Riddell was promoted to Lieutenant-Colonel in 1904 and raised to the rank of Colonel in 1911, after he was appointed Brigadier, commanding the Northumberland Infantry Brigade. Riddell, with his Brigade, was sent to France on 20 April 1915, where he soon came into close contact with German soldiers on 25 April in the village of Saint-Julien in Belgium.
Brigadier-General James Foster Riddell was fatally shot whilst commanding his men on the front line. Riddell is acclaimed as “one of the most gallant officers that ever lived”.
St George and the Dragon Painting in Newcastle Cathedral
The St George and the Dragon painting, which is hung in Newcastle Cathedral, was commissioned by Brigadier-General Riddell’s wife, Margaret Christabel Scott, as a memorial piece dedicated to her late husband.
Margaret, who was born in 1873, came from a wealthy family. It is no surprise that she was able to approach Louis Raemaekers, who was in England during 1915, about producing a painting to commemorate Riddell, as they likely held mutual connections within the upper classes of society.
The painting itself depicts St George standing above a slain dragon, with a ruinous Ypres Cloth Hall in the background. Ypres Cloth Hall was one of the largest commercial buildings in Belgium during the late 13th and early 14th centuries and was the main warehouse and marketplace of the city’s booming cloth industry. The hall was a prominent target during the First World War and was severely damaged by German artillery fire during this period.
The image below depicts the Ypres Cloth Hall in ruins in 1920. This is the same image that Raemaekers portrays in his painting, which ultimately captures the location of Riddell’s death, in the Second Battle of Ypres.
The image of St George and the Dragon is a direct reference to the emblem of the Northumberland Fusiliers, in which Brigadier-General Riddell served for 35 years. Riddell died commanding his Brigade from the front lines.
The use of St George and the Dragon resembles his bravery during the Second Battle of Ypres, but also encapsulates Riddell’s devotion to his men and the Northumberland Fusiliers. It is also known that Riddell bred two horses named St George and Dragon, who saw active duty during The First World War. They both returned to Riddell’s wife, Margaret, once the war was over.
This image therefore not only resembles the Fusiliers of which Riddell was a part of, but his bravery, devotion, and tenacity during The First World War.
Why Newcastle Cathedral?
Margaret personally requested that the painting be hung in the Cathedral.
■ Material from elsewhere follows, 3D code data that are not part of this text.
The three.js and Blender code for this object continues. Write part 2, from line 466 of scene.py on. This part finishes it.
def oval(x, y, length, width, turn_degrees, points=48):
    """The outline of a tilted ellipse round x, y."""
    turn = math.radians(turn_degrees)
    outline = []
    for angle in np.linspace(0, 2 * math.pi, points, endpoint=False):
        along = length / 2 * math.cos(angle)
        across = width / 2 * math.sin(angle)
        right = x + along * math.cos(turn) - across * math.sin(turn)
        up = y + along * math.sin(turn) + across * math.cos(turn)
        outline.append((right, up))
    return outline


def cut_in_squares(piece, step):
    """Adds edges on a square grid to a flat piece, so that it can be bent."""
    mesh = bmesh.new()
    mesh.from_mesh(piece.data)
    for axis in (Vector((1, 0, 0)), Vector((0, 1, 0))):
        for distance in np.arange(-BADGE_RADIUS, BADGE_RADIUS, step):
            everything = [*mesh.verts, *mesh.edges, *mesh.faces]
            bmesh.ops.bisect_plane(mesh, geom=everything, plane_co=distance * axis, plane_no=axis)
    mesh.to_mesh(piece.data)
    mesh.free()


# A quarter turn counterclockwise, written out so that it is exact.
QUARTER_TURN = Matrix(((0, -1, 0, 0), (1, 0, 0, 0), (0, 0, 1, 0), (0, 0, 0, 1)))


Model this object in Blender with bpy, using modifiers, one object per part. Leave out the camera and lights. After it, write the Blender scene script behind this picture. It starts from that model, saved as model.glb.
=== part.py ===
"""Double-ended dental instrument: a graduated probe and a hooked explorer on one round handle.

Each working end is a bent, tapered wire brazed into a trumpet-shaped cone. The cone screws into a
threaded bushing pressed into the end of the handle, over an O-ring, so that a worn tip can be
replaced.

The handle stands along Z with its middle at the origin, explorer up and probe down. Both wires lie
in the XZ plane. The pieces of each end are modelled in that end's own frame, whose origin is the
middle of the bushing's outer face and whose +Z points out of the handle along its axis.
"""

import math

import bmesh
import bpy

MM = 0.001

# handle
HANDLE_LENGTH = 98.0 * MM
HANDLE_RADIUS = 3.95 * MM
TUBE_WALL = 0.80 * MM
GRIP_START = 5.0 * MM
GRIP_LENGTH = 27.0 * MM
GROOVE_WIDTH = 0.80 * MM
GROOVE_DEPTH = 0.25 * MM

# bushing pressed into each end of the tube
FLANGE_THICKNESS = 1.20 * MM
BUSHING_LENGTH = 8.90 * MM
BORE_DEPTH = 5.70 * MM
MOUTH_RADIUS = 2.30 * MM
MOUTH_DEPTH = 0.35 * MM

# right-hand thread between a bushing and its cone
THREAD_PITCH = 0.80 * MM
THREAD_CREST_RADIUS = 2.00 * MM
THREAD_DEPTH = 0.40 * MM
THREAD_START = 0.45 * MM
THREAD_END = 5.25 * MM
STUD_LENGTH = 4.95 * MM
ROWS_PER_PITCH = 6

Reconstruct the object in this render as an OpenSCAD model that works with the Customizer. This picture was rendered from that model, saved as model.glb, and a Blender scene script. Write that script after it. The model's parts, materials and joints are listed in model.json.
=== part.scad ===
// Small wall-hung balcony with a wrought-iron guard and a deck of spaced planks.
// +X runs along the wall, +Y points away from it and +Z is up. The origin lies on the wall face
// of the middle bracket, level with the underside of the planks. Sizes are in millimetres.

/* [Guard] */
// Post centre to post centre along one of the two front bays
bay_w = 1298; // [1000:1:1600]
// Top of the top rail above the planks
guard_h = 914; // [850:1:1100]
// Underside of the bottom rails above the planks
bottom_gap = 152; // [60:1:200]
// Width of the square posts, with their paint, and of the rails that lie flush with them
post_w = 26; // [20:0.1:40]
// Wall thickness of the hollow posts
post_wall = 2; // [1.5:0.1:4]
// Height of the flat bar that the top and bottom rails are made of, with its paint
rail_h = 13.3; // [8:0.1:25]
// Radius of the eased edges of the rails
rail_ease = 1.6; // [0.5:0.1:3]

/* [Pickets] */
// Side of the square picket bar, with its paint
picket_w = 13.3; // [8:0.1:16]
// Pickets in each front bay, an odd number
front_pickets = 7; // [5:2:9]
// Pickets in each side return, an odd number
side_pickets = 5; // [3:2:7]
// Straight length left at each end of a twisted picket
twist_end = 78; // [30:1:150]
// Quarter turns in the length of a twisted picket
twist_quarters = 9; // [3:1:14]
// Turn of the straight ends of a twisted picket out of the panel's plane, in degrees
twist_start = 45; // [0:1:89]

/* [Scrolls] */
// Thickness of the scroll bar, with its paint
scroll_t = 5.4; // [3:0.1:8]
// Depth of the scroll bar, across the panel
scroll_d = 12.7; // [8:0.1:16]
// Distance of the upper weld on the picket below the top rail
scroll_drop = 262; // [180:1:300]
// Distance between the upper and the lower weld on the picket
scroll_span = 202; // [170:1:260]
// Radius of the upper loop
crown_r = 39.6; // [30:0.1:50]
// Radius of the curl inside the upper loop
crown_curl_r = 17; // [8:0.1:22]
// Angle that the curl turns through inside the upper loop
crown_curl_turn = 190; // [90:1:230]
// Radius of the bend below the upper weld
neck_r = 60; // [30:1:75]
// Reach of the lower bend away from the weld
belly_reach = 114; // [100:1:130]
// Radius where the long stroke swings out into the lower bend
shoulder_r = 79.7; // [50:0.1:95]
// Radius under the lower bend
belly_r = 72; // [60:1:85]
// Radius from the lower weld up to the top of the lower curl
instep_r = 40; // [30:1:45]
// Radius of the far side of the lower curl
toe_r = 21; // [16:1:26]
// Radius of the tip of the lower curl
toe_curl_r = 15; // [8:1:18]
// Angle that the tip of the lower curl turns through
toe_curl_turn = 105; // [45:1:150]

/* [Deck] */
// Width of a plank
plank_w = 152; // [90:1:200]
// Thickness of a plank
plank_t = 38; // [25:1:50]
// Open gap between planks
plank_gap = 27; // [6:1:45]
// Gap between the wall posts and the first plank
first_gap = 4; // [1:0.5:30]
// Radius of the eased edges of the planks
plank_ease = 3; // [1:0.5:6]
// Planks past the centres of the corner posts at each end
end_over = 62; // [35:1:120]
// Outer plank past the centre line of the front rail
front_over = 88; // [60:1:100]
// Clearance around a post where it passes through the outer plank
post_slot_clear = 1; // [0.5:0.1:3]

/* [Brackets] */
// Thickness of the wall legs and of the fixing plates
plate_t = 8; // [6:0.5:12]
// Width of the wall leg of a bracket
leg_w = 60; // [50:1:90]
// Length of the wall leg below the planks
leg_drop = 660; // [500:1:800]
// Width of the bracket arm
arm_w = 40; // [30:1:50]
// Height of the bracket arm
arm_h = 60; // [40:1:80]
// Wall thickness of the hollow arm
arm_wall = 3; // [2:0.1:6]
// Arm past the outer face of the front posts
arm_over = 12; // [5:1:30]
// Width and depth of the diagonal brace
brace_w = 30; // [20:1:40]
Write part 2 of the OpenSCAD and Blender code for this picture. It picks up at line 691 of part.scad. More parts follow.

Standing as the most northerly Anglican cathedral in Britain and an iconic landmark in the city of Newcastle and the North East in general, the Cathedral seemed a fitting home for this large commemorative piece. The Colours of the Northumberland Fusiliers are also hung in the Cathedral, and its North Aisle is home to a vast array of war memorials. The painting, therefore, has a meaningful home and stands as Newcastle’s connection to two remarkable individuals: Louis Raemaekers and Brigadier-General James Foster Riddell, who both held significant roles during The First World War.